### [YOUR INSTRUCTIONS]
Starting at the line that contains "lower_pegs = stretcher_pegs(1, lower_height)" and stopping at the line that contains "if empty is", repeat every line exactly, the two end lines included, and nothing else.

### [SOURCE EXCERPT]
[start]

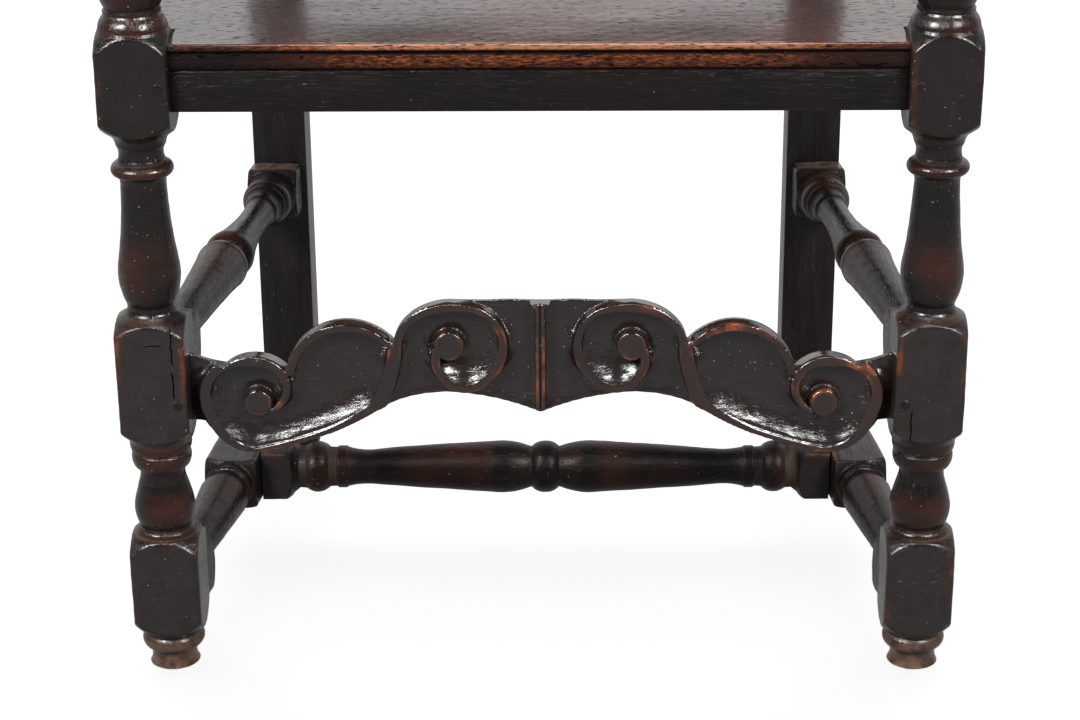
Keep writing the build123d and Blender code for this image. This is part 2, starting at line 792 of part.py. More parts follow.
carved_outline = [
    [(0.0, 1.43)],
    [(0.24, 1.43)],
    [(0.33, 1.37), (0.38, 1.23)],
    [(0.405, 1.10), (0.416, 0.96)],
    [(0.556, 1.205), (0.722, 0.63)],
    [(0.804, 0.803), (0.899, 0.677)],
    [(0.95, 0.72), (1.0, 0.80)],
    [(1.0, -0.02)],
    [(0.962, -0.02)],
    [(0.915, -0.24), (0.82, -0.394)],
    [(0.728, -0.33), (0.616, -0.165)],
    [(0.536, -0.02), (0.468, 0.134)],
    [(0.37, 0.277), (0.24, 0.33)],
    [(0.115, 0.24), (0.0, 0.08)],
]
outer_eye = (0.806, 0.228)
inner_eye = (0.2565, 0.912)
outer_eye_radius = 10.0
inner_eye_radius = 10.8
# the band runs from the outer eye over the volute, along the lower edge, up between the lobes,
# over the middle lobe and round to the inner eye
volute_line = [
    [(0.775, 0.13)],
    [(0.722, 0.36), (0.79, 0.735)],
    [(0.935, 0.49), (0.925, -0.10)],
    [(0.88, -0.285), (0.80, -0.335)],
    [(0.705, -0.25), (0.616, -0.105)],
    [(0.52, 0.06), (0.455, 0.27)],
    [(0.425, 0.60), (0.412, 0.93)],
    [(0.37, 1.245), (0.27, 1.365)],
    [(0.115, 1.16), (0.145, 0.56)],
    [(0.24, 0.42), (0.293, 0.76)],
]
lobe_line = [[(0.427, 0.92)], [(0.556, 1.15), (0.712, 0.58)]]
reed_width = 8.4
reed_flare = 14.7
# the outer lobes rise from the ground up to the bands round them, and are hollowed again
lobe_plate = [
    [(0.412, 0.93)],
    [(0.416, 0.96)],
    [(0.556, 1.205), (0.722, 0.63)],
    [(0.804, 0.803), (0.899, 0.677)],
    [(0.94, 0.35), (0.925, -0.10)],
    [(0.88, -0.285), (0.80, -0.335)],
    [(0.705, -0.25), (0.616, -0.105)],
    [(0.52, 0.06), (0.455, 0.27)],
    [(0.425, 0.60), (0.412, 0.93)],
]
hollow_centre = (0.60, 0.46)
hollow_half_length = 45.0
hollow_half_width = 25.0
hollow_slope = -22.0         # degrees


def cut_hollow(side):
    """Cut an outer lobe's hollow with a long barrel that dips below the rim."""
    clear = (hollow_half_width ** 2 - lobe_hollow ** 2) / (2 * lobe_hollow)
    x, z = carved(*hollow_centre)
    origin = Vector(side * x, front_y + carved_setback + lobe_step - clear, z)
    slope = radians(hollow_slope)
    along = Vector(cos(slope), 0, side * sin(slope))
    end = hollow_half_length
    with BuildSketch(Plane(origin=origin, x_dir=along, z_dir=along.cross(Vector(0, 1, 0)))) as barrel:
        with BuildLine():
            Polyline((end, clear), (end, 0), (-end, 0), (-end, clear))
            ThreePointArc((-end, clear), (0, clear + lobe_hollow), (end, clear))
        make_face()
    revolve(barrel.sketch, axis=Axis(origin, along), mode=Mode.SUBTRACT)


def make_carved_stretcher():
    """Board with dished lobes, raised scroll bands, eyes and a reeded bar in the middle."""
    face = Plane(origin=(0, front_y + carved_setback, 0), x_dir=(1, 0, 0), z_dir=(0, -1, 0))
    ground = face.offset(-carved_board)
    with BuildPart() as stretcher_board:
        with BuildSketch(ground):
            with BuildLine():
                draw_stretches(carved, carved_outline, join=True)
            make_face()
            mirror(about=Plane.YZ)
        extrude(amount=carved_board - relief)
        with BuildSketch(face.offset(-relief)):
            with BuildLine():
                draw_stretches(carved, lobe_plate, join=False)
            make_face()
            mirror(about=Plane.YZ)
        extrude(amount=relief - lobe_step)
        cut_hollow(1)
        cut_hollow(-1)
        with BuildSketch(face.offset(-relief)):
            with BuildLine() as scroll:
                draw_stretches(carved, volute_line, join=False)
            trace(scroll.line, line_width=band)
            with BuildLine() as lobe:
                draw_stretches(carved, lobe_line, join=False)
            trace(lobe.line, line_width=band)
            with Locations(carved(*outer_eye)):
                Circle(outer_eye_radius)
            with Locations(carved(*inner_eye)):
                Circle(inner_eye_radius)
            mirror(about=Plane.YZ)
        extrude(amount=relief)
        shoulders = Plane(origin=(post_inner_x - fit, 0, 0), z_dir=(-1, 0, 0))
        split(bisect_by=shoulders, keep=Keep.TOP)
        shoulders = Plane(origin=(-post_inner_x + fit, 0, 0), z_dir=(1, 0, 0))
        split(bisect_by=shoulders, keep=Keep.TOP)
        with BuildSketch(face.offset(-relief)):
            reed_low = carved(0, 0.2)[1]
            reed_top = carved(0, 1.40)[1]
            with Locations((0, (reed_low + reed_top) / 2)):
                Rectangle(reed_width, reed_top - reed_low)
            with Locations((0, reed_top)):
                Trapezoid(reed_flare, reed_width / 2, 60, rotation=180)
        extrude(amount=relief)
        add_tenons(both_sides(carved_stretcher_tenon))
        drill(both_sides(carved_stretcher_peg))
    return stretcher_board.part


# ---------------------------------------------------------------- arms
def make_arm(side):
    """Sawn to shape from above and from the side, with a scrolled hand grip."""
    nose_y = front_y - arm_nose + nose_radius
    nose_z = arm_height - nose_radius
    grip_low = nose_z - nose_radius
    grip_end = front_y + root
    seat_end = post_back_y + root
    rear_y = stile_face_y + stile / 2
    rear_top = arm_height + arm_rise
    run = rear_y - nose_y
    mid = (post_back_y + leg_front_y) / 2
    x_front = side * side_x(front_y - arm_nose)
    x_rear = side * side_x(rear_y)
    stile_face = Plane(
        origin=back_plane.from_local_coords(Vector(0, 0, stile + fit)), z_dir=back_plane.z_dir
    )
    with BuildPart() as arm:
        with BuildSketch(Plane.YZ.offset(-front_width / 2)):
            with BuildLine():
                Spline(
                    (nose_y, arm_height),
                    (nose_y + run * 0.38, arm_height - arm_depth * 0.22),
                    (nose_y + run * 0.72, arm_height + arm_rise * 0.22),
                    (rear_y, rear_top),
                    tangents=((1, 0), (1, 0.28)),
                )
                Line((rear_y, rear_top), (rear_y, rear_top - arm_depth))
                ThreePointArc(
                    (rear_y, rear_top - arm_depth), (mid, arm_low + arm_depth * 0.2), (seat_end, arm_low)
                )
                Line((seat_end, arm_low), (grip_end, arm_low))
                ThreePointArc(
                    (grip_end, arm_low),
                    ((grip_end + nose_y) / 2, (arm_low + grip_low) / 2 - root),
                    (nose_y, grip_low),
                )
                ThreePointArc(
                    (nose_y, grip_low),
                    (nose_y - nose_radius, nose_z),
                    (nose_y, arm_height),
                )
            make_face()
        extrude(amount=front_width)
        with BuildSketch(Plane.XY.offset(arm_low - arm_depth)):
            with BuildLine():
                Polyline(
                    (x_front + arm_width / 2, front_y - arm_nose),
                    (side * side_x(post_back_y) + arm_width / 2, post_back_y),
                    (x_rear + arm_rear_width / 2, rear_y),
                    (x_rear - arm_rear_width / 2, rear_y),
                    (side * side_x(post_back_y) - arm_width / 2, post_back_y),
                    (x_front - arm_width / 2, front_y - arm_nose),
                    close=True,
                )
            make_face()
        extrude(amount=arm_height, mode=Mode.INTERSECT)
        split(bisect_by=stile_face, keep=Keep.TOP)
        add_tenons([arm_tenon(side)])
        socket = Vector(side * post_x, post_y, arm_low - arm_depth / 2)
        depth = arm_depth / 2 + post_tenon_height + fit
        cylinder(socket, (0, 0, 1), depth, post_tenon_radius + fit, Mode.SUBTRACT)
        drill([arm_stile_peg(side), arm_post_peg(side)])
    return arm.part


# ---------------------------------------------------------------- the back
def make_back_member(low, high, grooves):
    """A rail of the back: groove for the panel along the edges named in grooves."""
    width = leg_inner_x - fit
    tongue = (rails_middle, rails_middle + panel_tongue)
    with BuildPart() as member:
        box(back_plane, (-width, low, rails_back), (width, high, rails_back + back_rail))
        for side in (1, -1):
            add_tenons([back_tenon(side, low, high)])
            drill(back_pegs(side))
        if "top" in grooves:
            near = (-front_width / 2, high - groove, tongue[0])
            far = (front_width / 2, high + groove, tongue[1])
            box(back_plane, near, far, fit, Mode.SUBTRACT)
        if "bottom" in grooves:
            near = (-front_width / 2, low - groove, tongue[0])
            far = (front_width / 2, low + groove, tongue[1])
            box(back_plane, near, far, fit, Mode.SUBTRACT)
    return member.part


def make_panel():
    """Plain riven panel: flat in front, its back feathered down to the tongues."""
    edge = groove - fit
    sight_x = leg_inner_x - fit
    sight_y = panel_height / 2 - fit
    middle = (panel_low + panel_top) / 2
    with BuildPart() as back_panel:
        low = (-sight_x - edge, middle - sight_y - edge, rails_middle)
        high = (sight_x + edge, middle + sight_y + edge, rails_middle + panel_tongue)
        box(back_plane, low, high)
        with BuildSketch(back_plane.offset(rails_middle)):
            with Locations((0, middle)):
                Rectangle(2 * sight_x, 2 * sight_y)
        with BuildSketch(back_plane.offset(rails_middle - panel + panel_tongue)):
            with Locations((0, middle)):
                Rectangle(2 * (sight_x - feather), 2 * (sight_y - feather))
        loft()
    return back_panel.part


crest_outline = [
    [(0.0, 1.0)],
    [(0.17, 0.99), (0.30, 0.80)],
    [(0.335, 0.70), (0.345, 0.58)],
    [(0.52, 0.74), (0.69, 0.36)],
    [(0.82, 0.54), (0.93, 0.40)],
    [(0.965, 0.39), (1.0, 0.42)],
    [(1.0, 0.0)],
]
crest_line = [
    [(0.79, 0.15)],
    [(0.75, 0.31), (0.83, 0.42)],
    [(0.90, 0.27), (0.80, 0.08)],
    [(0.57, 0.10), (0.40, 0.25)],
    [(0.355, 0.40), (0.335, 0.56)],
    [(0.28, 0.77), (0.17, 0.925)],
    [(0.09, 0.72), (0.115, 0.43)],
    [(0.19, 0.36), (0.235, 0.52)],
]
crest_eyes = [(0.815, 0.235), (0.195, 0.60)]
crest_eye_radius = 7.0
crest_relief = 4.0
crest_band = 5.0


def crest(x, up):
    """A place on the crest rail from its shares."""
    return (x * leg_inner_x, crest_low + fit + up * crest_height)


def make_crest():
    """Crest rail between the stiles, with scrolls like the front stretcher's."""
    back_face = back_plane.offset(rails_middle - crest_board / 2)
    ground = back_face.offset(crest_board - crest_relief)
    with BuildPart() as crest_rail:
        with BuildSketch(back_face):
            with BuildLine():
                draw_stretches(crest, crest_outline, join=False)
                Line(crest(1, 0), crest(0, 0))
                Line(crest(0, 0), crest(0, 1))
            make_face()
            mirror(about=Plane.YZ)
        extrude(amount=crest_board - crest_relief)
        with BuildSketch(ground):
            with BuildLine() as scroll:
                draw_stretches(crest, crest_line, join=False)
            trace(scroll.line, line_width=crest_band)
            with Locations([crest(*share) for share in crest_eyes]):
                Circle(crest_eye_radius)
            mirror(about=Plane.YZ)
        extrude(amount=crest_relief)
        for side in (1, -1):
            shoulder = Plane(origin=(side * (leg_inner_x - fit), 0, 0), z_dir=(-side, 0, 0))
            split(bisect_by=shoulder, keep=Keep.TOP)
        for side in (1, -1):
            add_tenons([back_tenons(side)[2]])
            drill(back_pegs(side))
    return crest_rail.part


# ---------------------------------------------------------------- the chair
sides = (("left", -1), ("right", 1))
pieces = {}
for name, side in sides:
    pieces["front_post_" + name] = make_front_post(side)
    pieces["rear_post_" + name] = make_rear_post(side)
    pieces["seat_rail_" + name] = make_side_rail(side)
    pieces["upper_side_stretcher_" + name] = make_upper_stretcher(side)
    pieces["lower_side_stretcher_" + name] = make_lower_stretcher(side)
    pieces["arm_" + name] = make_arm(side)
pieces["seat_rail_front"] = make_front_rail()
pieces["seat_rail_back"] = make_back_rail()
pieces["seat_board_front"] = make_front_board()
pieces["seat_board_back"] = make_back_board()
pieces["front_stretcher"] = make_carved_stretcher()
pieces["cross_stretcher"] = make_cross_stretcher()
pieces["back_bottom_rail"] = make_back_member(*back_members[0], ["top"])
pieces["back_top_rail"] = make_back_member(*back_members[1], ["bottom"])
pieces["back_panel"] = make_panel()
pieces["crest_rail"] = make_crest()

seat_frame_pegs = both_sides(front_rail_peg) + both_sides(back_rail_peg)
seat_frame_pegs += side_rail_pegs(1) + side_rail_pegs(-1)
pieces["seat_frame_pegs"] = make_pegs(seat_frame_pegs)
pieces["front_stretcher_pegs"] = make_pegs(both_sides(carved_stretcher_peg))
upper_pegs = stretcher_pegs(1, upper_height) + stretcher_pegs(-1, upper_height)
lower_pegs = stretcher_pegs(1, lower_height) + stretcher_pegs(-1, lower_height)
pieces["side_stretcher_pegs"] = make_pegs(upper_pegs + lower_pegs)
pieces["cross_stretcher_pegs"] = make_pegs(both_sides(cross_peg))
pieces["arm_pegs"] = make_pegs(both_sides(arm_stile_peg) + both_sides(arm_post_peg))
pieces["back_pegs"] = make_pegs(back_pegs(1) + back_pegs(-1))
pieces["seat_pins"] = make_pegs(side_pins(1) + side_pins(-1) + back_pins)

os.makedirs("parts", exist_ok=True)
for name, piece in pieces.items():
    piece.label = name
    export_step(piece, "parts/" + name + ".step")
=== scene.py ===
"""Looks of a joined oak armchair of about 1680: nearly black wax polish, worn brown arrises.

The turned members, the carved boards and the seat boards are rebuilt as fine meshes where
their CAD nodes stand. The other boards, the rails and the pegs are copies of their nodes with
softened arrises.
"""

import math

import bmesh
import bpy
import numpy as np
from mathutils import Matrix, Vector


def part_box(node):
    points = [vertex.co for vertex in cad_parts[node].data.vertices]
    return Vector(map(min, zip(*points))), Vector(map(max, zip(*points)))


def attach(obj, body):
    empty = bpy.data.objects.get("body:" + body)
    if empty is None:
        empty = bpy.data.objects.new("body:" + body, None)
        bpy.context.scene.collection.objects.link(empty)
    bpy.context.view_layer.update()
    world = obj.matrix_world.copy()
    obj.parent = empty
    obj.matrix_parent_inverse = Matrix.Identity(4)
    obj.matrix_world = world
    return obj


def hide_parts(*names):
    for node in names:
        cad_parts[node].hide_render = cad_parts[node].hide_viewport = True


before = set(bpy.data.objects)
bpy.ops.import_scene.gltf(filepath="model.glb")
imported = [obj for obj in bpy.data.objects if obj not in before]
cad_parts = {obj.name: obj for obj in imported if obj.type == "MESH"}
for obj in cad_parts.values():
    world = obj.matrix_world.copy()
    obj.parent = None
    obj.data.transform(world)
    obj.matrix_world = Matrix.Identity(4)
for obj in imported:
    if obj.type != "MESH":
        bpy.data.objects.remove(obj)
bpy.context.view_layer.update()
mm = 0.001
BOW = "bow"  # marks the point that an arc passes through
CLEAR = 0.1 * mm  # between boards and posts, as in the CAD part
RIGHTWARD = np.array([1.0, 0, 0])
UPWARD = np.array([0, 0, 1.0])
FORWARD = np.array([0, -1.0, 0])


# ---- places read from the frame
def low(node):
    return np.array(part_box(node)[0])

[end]

### [COMPLETE RESPONSE]
lower_pegs = stretcher_pegs(1, lower_height) + stretcher_pegs(-1, lower_height)
pieces["side_stretcher_pegs"] = make_pegs(upper_pegs + lower_pegs)
pieces["cross_stretcher_pegs"] = make_pegs(both_sides(cross_peg))
pieces["arm_pegs"] = make_pegs(both_sides(arm_stile_peg) + both_sides(arm_post_peg))
pieces["back_pegs"] = make_pegs(back_pegs(1) + back_pegs(-1))
pieces["seat_pins"] = make_pegs(side_pins(1) + side_pins(-1) + back_pins)

os.makedirs("parts", exist_ok=True)
for name, piece in pieces.items():
    piece.label = name
    export_step(piece, "parts/" + name + ".step")
=== scene.py ===
"""Looks of a joined oak armchair of about 1680: nearly black wax polish, worn brown arrises.

The turned members, the carved boards and the seat boards are rebuilt as fine meshes where
their CAD nodes stand. The other boards, the rails and the pegs are copies of their nodes with
softened arrises.
"""

import math

import bmesh
import bpy
import numpy as np
from mathutils import Matrix, Vector


def part_box(node):
    points = [vertex.co for vertex in cad_parts[node].data.vertices]
    return Vector(map(min, zip(*points))), Vector(map(max, zip(*points)))


def attach(obj, body):
    empty = bpy.data.objects.get("body:" + body)
    if empty is None:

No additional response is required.